Libby and Burnette plan to elope to San Francisco together, but she has to return to the farm to get some clothes and supplies on the way. When she goes home, she finds, to her surprise, that her parents have reconciled. They tell her that there is a posse out looking for Burnette. The posse arrives at the farm while Libby is there, so she cannot return to Burnette. When Burnette does not hear from her, he comes to the farm late at night, looking for her. She hides him in the barn, and there, in the night, Libby and Burnette fall hopelessly in love with each other. Later, Burnette is nearly discovered by Barker, who is part of the posse, when he goes out to find a tire pump. Libby intercepts him and saves Burnette at the last second.

Because of Libby's strange behavior, Mrs. Saul begins to suspect that something is wrong and eventually confronts the couple. Burnette and Libby run off just as Mr. Saul and Barker come to take Burnett. When Barker tries to stop them, Burnette knocks him down and drives off in the truck, leaving Libby behind. The rest of the posse pursues Burnette. He is shot and dies in Libby's arms, after telling her he just needed to know someone who knew he didn't mean to kill that man.

==Production==
The film was shot in Big Bear Lake, California.

==Reception==
The New York Times praised the actors but criticized the plot: “It's just a highly incredible...attempt at tempestuous drama. But the film is very well acted...With a more credibly defined story to support the performances, Deep Valley might easily have become an arresting picture.”

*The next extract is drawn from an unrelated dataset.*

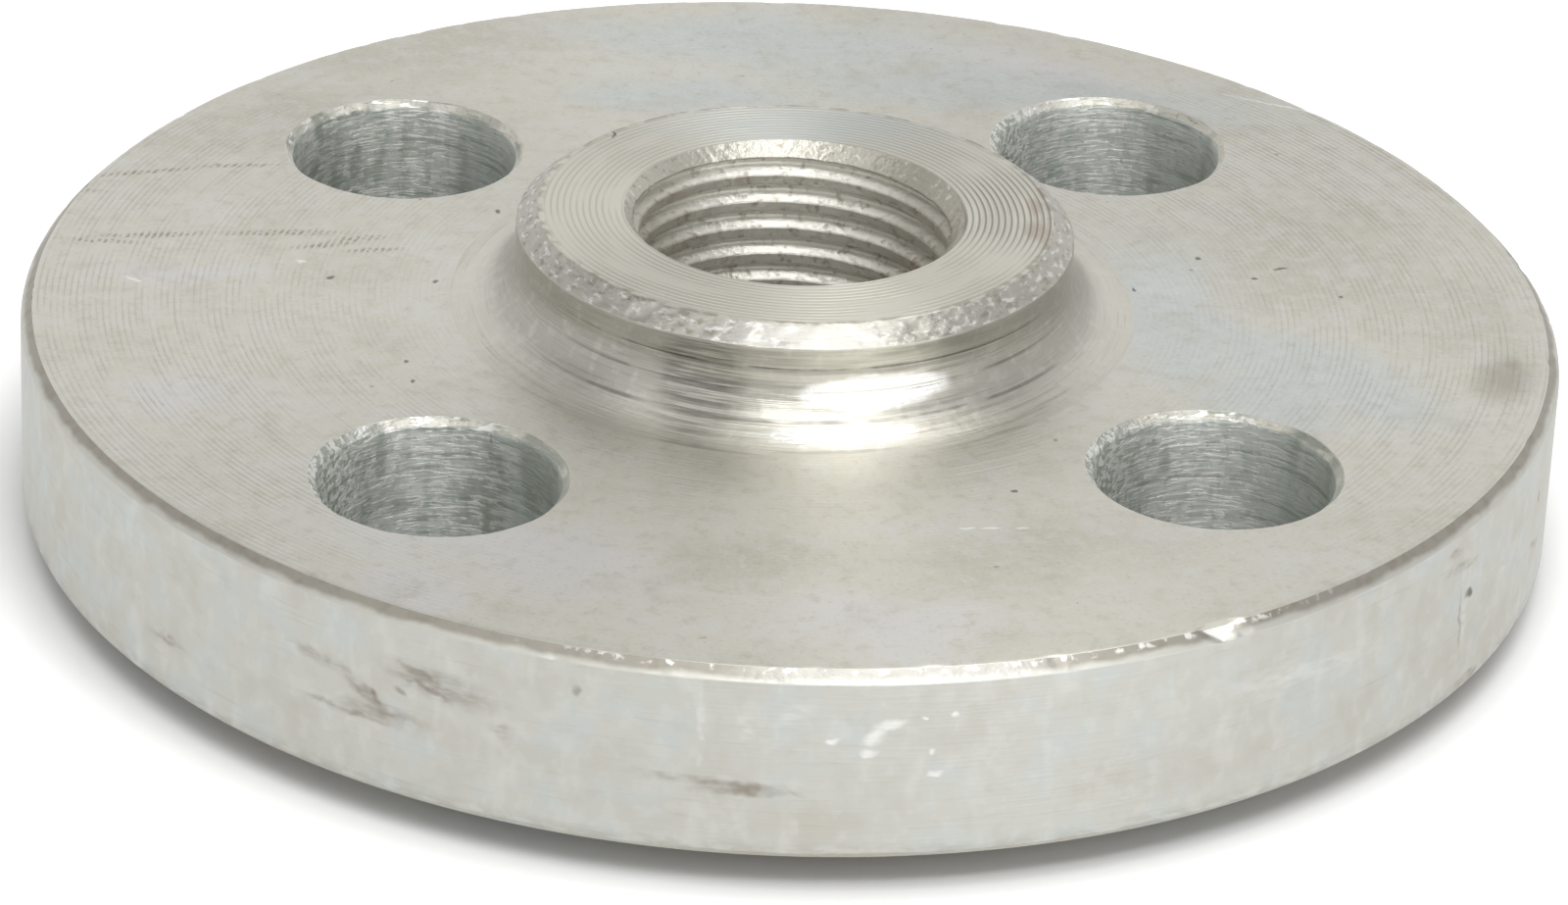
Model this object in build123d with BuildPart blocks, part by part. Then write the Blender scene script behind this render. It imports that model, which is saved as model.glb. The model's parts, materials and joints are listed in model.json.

Film critic Dennis Schwartz generally likes the film. He wrote: "A slow paced, b&w, atmospheric melodrama, set in the mountains of northern California, about a farm girl, Libby Saul (Ida Lupino), romanced by an escaped convict, Barry Burnette (Dane Clark)...The interesting part of the film revolves around the conflict Libby faces of running away with the violent fugitive she has fallen madly in love with or to have a secure marriage with the really nice engineer, someone she doesn't love. Deep Valley offers a melodramatic look at how love can make one feel alive again. The film comes to a boil with its very moving conclusion, after a very slow start."